The Slatest

No Wonder Mike Huckabee Felt Comfortable Making That Holocaust Remark 

Mike Huckabee in Jerusalem in 2008. 

Photo by JONATHAN NACKSTRAND/AFP/Getty Images

A humble proposal for a small amendment to Godwin’s law, the famous Internet-age adage that holds that all political debates will include an invocation of Nazism if they go on for long enough: If a political debate starts with invocations of Munich, you’ve only gone too far when you specifically bring up gas chambers. Let’s call this Huckabee’s corollary.

Former Arkansas Gov. Mike Huckabee says that the response from Jews has been “overwhelmingly positive” to his claim last week that President Obama is marching Israelis “to the door of the oven” with the recently negotiated Iranian nuclear agreement. But that’s a tough claim to make when, as Reuters reports, Israel’s own ruling Likud party is criticizing the comment.

Israeli Ambassador to the United States Ron Dermer, a former GOP operative, close ally of Prime Minister Benjamin Netanyahu, and fierce critic of the Iran deal, said the remark was inappropriate. Transport minister and Likud member Yisrael Katz wrote on Facebook, “Dear Mr Huckabee, no one is marching Jews to the ovens anymore. … That is why we established the State of Israel and the Israel Defense Forces, and if necessary, we will know how to defend ourselves by ourselves.”

But to be fair to Huckabee, it’s not hard to see why he felt the comparison was within the bounds of acceptable discourse, given previous statements by Israeli leaders. After the Obama administration presented a “framework agreement” for a land swap deal with the Palestinians in 2014, deputy foreign minister Zeev Elkin rejected Israel’s 1967 borders as “Auschwitz borders.” Netanyahu compared Iran to the Nazis in a speech at Israel’s Holocaust memorial Yad Vashem in April, asking whether the world had learned nothing from the “incomprehensible universal and Jewish tragedy” of the last century.

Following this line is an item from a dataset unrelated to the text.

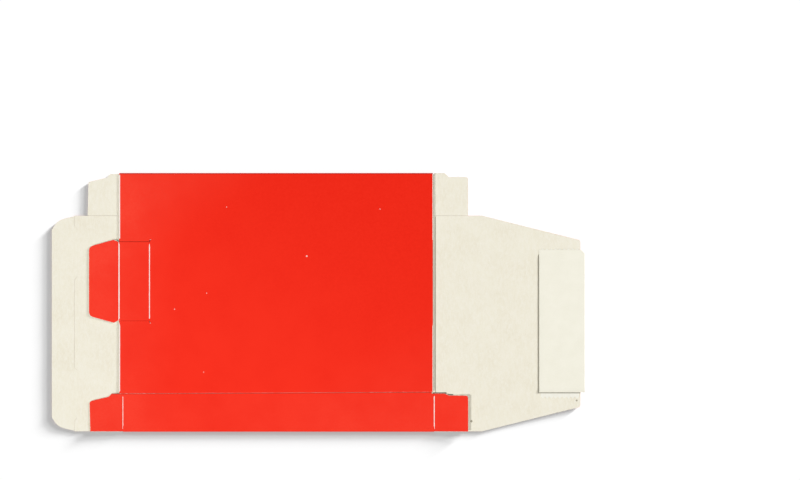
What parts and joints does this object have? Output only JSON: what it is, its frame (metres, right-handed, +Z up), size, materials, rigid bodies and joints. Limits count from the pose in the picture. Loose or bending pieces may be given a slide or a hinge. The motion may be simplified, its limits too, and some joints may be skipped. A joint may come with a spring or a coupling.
{
  "type": "cardboard mailer box",
  "caption": "Self-seal mailer carton of red-faced solid board, glued as a tube and lying flat, with end walls, dust flaps, a slotted tuck flap and a taped closing flap.",
  "frame": {"origin": "centre of the flat carton's bounding box, on the surface it lies on", "axes": "+X along the carton from the tuck flap to the closing flap, +Y from the glued lower side to the upper side, +Z up through the front panel"},
  "size_m": [0.2694, 0.1308, 0.0018],
  "materials": {
    "printed_board": "satin red coating on solid board",
    "bare_board": "uncoated pale inside of the board",
    "tape": "dull adhesive transfer tape",
    "liner": "smooth siliconised paper"
  },
  "bodies": {
    "carton": {"carton_body": "printed_board"},
    "tuck": {"tuck_flap": "bare_board"},
    "tongue_base": {"lock_tongue_base": "printed_board"},
    "tongue_tip": {"lock_tongue_tip": "printed_board"},
    "upper_left_dust": {"upper_left_dust_flap": "bare_board"},
    "lower_left_dust": {"lower_left_dust_flap": "printed_board"},
    "upper_right_dust": {"upper_right_dust_flap": "bare_board"},
    "lower_right_dust": {"lower_right_dust_flap": "printed_board"},
    "closing": {"closing_flap": "bare_board", "adhesive_strip": "tape", "release_liner": "liner"}
  },
  "joints": [
    {"name": "tuck_crease", "type": "hinge", "parent": "carton", "child": "tuck", "pos_m": [-0.1219, -0.0107, 0.00055], "axis": [0, 1, 0], "range_deg": [0, 90]},
    {"name": "tongue_base_crease", "type": "hinge", "parent": "carton", "child": "tongue_base", "pos_m": [-0.0852, 0.0107, 0.00175], "axis": [0, 1, 0], "range_deg": [0, 90]},
    {"name": "tongue_tip_crease", "type": "hinge", "parent": "tongue_base", "child": "tongue_tip", "pos_m": [-0.1006, 0.0107, 0.00175], "axis": [0, 1, 0], "range_deg": [0, 90]},
    {"name": "upper_left_dust_crease", "type": "hinge", "parent": "carton", "child": "upper_left_dust", "pos_m": [-0.1007, 0.0545, 0.00055], "axis": [0, 1, 0], "range_deg": [0, 90]},
    {"name": "lower_left_dust_crease", "type": "hinge", "parent": "carton", "child": "lower_left_dust", "pos_m": [-0.0987, -0.0555, 0.0012], "axis": [0, 1, 0], "range_deg": [0, 90]},
    {"name": "upper_right_dust_crease", "type": "hinge", "parent": "carton", "child": "upper_right_dust", "pos_m": [0.0586, 0.0545, 0.00055], "axis": [0, -1, 0], "range_deg": [0, 90]},
    {"name": "lower_right_dust_crease", "type": "hinge", "parent": "carton", "child": "lower_right_dust", "pos_m": [0.0587, -0.0555, 0.0012], "axis": [0, -1, 0], "range_deg": [0, 90]},
    {"name": "closing_crease", "type": "hinge", "parent": "carton", "child": "closing", "pos_m": [0.0821, -0.0107, 0.00055], "axis": [0, -1, 0], "range_deg": [0, 90]}
  ]
}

Huckabee’s blunt reference to the machinery of mass murder was more crass, but it seems like his main mistake was making explicit what was implicit in all the many invocations of Nazism and World War II that have come up in this debate. It also feels a bit strange for an American, devoutly Christian governor to so explicitly invoke the history of Jewish suffering, but after decades of engagement with Israel on a much deeper and more enthusiastic level than nearly any American politician, Huckabee may feel he has mishpocha privileges.

Huckabee has visited Israel dozens of times over 40 years, including as leader of a tour/pilgrimage known as the “Israel Experience With Mike Huckabee,” on which the governor, his wife, and evangelical celebrities like the singer Pat Boone usher guests who pay more than $5,000 for the privilege around Israel. The trip’s main focus may be biblical sites, but in the past has included meetings with Netanyahu and Defense Minister Moshe Yaalon. Huckabee told the New Yorker in 2012, “I have a lot of Jewish friends, and they’re kind of, like, ‘You evangelicals love Israel more than we do.’ I’m, like, ‘Do you not get it? If there weren’t a Jewish faith, there wouldn’t be a Christian faith!” For Huckabee, this solidarity expresses itself in uncritical support for the most hawkish and least compromising strain of Israeli foreign policy, whether on negotiations with the Palestinians, settlement construction, or the Iran deal.

Along with pastor John Hagee, founder of Christians United for Israel, Huckabee is one of the most prominent proponents of Christian Zionism, an increasingly important pillar of Israel’s support in the United States. White evangelical Americans are more likely than American Jews to believe God gave Israel to the Jewish people. Netanyahu has courted the support of evangelicals since the 1990s and has lauded Hagee’s CUFI for helping to bring about a “transformation in the relationship between Christians and Jews.” This relationship has only become more critical as Netanyahu has moved into a more openly partisan partnership with the GOP under the Obama administration.

Israeli opponents of the Iran deal may still feel Huckabee has no business invoking gas chambers, but it’s not hard to see why he felt comfortable doing so.